Every line below that contains "loose" is to be copied.

§ Information provided:
## Begin
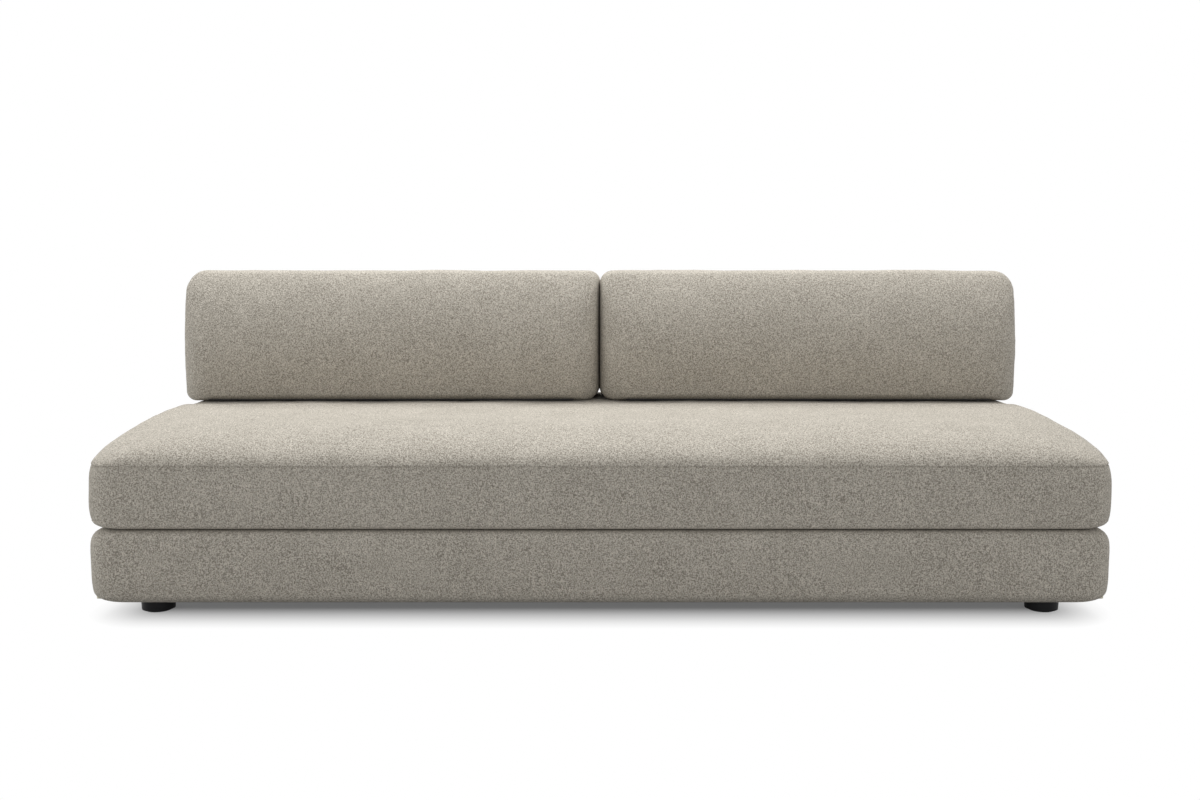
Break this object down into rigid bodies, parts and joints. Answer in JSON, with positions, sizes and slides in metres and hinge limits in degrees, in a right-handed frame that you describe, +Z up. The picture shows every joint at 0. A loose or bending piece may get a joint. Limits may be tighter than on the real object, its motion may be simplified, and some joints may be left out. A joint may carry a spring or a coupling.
{
  "type": "armless sofa",
  "caption": "Armless upholstered sofa with a padded platform on low round feet, a long crowned bench cushion and loose crowned back cushions.",
  "frame": {"origin": "on the floor, under the middle of the sofa plan", "axes": "+X along the length to the right seen from the front, +Z up, the front faces -Y"},
  "size_m": [2.31, 1.0038, 0.789],
  "materials": {
    "upholstery": "soft nubby weave, heathered greige",
    "foam": "open-cell foam",
    "fibre": "loose fibre wrap",
    "webbing": "elastic webbing",
    "lining": "thin non-woven cloth",
    "timber": "planed pine",
    "plywood": "sanded plywood",
    "zinc_steel": "zinc plated",
    "ballast_steel": "black painted plate",
    "foot_plastic": "satin black moulding",
    "glide": "hard felt-faced pad",
    "grip_mat": "open anti-slip mat",
    "zip_tape": "woven tape with a nylon coil",
    "zip_slider": "lacquered die casting"
  },
  "bodies": {
    "base": {"base_cover": "upholstery", "base_foam_front": "foam", "base_foam_left": "foam", "base_foam_rear": "foam", "base_foam_right": "foam", "centre_cross_rail": "timber", "centre_foot_plate": "plywood", "corner_blocks": "timber", "corner_plates": "plywood", "deck_cloth": "lining", "deck_pad": "foam", "dust_cover": "lining", "foot_centre": "foot_plastic", "foot_front_left": "foot_plastic", "foot_front_right": "foot_plastic", "foot_glide_centre": "glide", "foot_glide_front_left": "glide", "foot_glide_front_right": "glide", "foot_glide_rear_left": "glide", "foot_glide_rear_right": "glide", "foot_rear_left": "foot_plastic", "foot_rear_right": "foot_plastic", "foot_studs": "zinc_steel", "front_rail": "timber", "left_cross_rail": "timber", "left_rail": "timber", "rear_rail": "timber", "right_cross_rail": "timber", "right_rail": "timber", "tee_nuts": "zinc_steel", "webbing_front_to_rear": "webbing", "webbing_lengthwise": "webbing"},
    "seat_cushion": {"seat_bottom_panel": "upholstery", "seat_boxing": "upholstery", "seat_foam": "foam", "seat_top_panel": "upholstery", "seat_topper": "fibre", "seat_zip_tape": "zip_tape"},
    "back_left": {"back_left_band": "upholstery", "back_left_foam": "foam", "back_left_foot_board": "plywood", "back_left_front_panel": "upholstery", "back_left_grip_mat": "grip_mat", "back_left_rear_panel": "upholstery", "back_left_upright_board": "plywood", "back_left_weight": "ballast_steel", "back_left_zip_tape": "zip_tape"},
    "back_right": {"back_right_band": "upholstery", "back_right_foam": "foam", "back_right_foot_board": "plywood", "back_right_front_panel": "upholstery", "back_right_grip_mat": "grip_mat", "back_right_rear_panel": "upholstery", "back_right_upright_board": "plywood", "back_right_weight": "ballast_steel", "back_right_zip_tape": "zip_tape"},
    "seat_zip_slider": {"seat_zip_slider": "zip_slider"},
    "back_left_zip_slider": {"back_left_zip_slider": "zip_slider"},
    "back_right_zip_slider": {"back_right_zip_slider": "zip_slider"}
  },
  "joints": [
    {"name": "seat_cushion_lift", "type": "slide", "parent": "base", "child": "seat_cushion", "axis": [0, 0, 1], "range_m": [0, 0.15]},
    {"name": "back_left_lift", "type": "slide", "parent": "seat_cushion", "child": "back_left", "axis": [0, 0, 1], "range_m": [0, 0.2]},
    {"name": "back_right_lift", "type": "slide", "parent": "seat_cushion", "child": "back_right", "axis": [0, 0, 1], "range_m": [0, 0.2]},
    {"name": "seat_zip_travel", "type": "slide", "parent": "seat_cushion", "child": "seat_zip_slider", "axis": [-1, 0, 0], "range_m": [0, 1.99]},
    {"name": "back_left_zip_travel", "type": "slide", "parent": "back_left", "child": "back_left_zip_slider", "axis": [-1, 0, 0], "range_m": [0, 0.83]},
    {"name": "back_right_zip_travel", "type": "slide", "parent": "back_right", "child": "back_right_zip_slider", "axis": [-1, 0, 0], "range_m": [0, 0.83]}
  ]
}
## End
§ Correct output:
Break this object down into rigid bodies, parts and joints. Answer in JSON, with positions, sizes and slides in metres and hinge limits in degrees, in a right-handed frame that you describe, +Z up. The picture shows every joint at 0. A loose or bending piece may get a joint. Limits may be tighter than on the real object, its motion may be simplified, and some joints may be left out. A joint may carry a spring or a coupling.
  "caption": "Armless upholstered sofa with a padded platform on low round feet, a long crowned bench cushion and loose crowned back cushions.",
    "fibre": "loose fibre wrap",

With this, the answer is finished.